Our panelists presented multifaceted solutions based on corporations taking initiatives to research sustainable opportunities and partner with public sectors and communities. Some of the panelists believed that there needs to be more incentivization and reports to demonstrate the feasibility of solutions.
Von Meding concluded with the belief that “solutions come from a place of care, rather than public image.” Holding corporations accountable and transparent ensures solutions are solely not for public relations purposes, he explained. Instead, solutions serve the best interest of communities and the environment.
After we asked our questions, the panel took questions from the audience.
I was particularly inspired and moved by the sentiments expressed by Joe-Frank from the Seminole Tribe of Florida. He believes much of our issues are deeply rooted in how we view nature as a foe.
Using the Hansel and Gretel analogy, he explained that nature may seem to take the place of the Witch in the scary woods — it riddles us with problems and we may find the best comfort in staying away from it. However, Joe-Frank instead explains that perhaps, in this case, the Witch in Hansel and Gretal was actually a healer. Instead, we must perceive nature and its healing element — in this context, all planetary life is centered around the wellness of water.

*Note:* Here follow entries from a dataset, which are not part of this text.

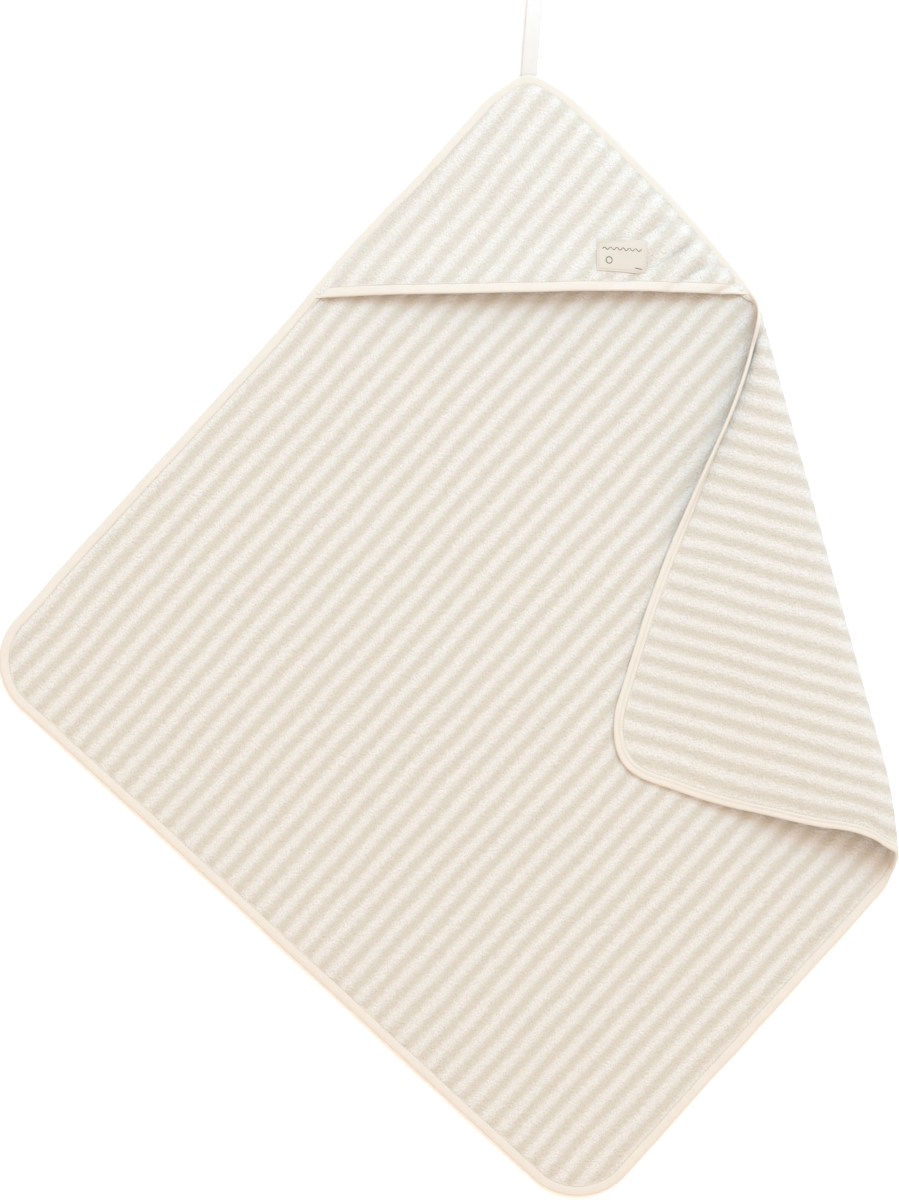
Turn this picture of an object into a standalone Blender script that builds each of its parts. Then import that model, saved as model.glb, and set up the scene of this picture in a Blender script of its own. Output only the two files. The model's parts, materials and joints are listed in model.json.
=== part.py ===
"""Hooded baby towel lying on a floor with its right corner folded over the front.

A square of striped terry is bound all round with a folded tape. A triangle of the same
terry is sewn over the top corner as a hood, and a tape loop hangs from that corner.

Cloth coordinates (u, v) run along the two edges of the flat square, from its centre.
Fold coordinates (along, across) run along the crease and square to it, on the cloth as it
would lie unfolded. The front of the cloth has positive heights and the back negative ones.
Metres, +Z up, +Y towards the hood, origin under the middle of the towel on the floor.
"""

import math

import bmesh
import bpy
from mathutils import Vector

# Driving dimensions
SIDE = 0.800
CORNER_RADIUS = 0.062
CLOTH = 0.0040
GAP = 0.0003
TILT = math.radians(47.7)
TOWEL_CENTRE = Vector((0.0985, -0.0481))

# Corner fold: the roll of cloth along the crease grows from the hood end to the open end
FOLD_TILT = math.radians(105.7)
FOLD_OFFSET = 0.2804
ROLL_HOOD_END = (0.254, 0.0062)
ROLL_OPEN_END = (-0.294, 0.0150)
SETTLE_LENGTH = 0.200
REST_HEIGHT = CLOTH + GAP
ROLL_STEPS = 12
SETTLE_STEP = 0.012

# The fold draws the hood-side edge of the towel inwards
PULL_DEPTH = 0.0282
PULL_CENTRE = -0.008
PULL_ALONG = 0.153
PULL_ACROSS = 0.193

# Binding tape, folded over every edge
BINDING_WIDTH = 0.0120
TAPE = 0.0005
LIP = 0.0016
LIP_START = 0.0008
FLANGE = BINDING_WIDTH - TAPE
PANEL_INSET = BINDING_WIDTH + GAP
THREAD_INSET = 0.0092
THREAD_WIDTH = 0.0007
THREAD_HEIGHT = 0.0004

# Hood
HOOD_LEG = 0.318
HOOD_INSET = PANEL_INSET + GAP
HOOD_ARCH = 0.0125
HOOD_MIDDLE = CLOTH + GAP + CLOTH / 2
HOOD_GRID = 0.030

# Label on the hood
LABEL_SIZE = (0.050, 0.030)
LABEL_CENTRE = (0.323, -0.2015)
LABEL_THICKNESS = 0.0006
LABEL_SEAM_INSET = 0.0020
LABEL_STEPS = 4

# Hanging loop
LOOP_WIDTH = 0.0150
LOOP_LENGTH = 0.095
LOOP_TAPE = 0.0008
LOOP_SEWN = 0.004
LOOP_LEAN = math.radians(4.5)
LOOP_BULGE = 0.0095
LOOP_ROOT_HEIGHT = 0.0020
LOOP_DROP_LENGTH = 0.020
LOOP_ROUNDNESS = 0.7
LOOP_CLEARANCE = 3 * GAP
LOOP_STEPS = 24

# Spacing of the cross-sections along straight edges
PANEL_SPACING = 0.025
BINDING_SPACING = 0.025
CORNER_SPACING = 0.010
ROLL_SPACING = 0.003
ROLL_TAPE_PARTS = 6
ARC_STEP = math.radians(11.25)
HALVINGS = 60

HALF = SIDE / 2
STRAIGHT = SIDE - 2 * CORNER_RADIUS
HALF_ARC = CORNER_RADIUS * math.pi / 4
QUARTER = STRAIGHT + 2 * HALF_ARC
PERIMETER = 4 * QUARTER


def smooth(value):
    """Ease from 0 to 1 as value goes from 0 to 1."""
    value = min(max(value, 0.0), 1.0)
    return value * value * (3.0 - 2.0 * value)


# ---------------------------------------------------------------- where the cloth lies

def spread(u, v):
    """Fold coordinates of a cloth point on the unfolded towel."""
    pull = PULL_DEPTH * math.exp(-((v - PULL_CENTRE) / PULL_ALONG) ** 2)
    pull *= math.exp(-((HALF - u) / PULL_ACROSS) ** 2)
    turn = FOLD_TILT - TILT
    along = (u - pull) * math.cos(turn) - v * math.sin(turn)
    across = (u - pull) * math.sin(turn) + v * math.cos(turn) - FOLD_OFFSET
    return along, across


def roll_radius(along):
    """Radius of the roll's middle surface at a place along the crease."""
    start, small = ROLL_HOOD_END
    end, large = ROLL_OPEN_END
    return small + (large - small) * (along - start) / (end - start)


def roll_start(along):
    """Where the cloth leaves the floor, measured across the crease."""
    return -roll_radius(along) * math.pi / 2


def world_xy(along, out):
    """Floor position of fold coordinates."""
    across = out + FOLD_OFFSET
    x = along * math.cos(FOLD_TILT) + across * math.sin(FOLD_TILT)
    y = along * math.sin(FOLD_TILT) - across * math.cos(FOLD_TILT)
    return TOWEL_CENTRE + Vector((x, y))


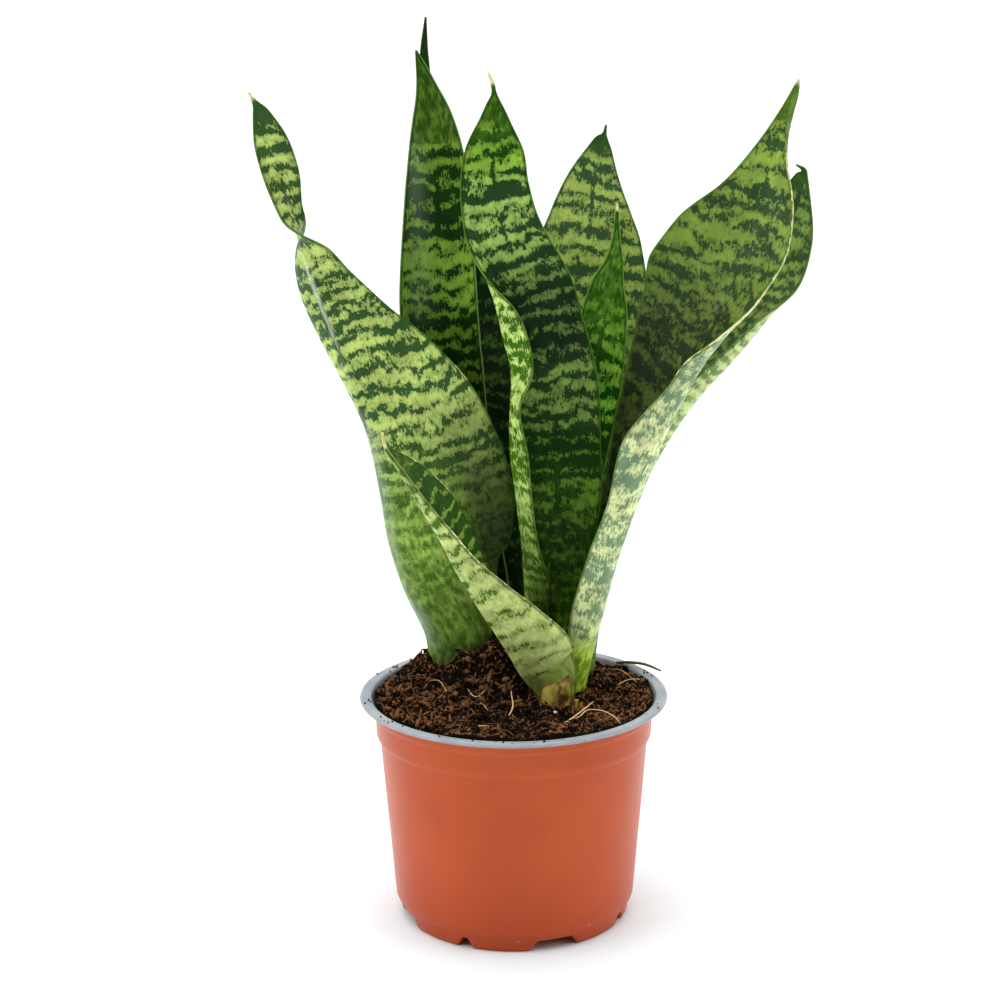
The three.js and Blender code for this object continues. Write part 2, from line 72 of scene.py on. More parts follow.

At the end of the day, experts such as Joe-Frank, Dr. MacFadden, Dr. Lusk, and individuals from different institutions demonstrate the importance of symposiums and conferences. Such spaces challenge us to think beyond our normative routines and thought processes; they allow for the exchange of ideas, philosophies, and solutions we may have not regarded before. Inclusivity also plays a critical role in ensuring diverse voices are given space to educate and advocate their cause. Perhaps we can even model more events that allow greater public and community participation and engagement.
As for now, I anticipate the next steps that follow in pursuit of Florida’s water solutions.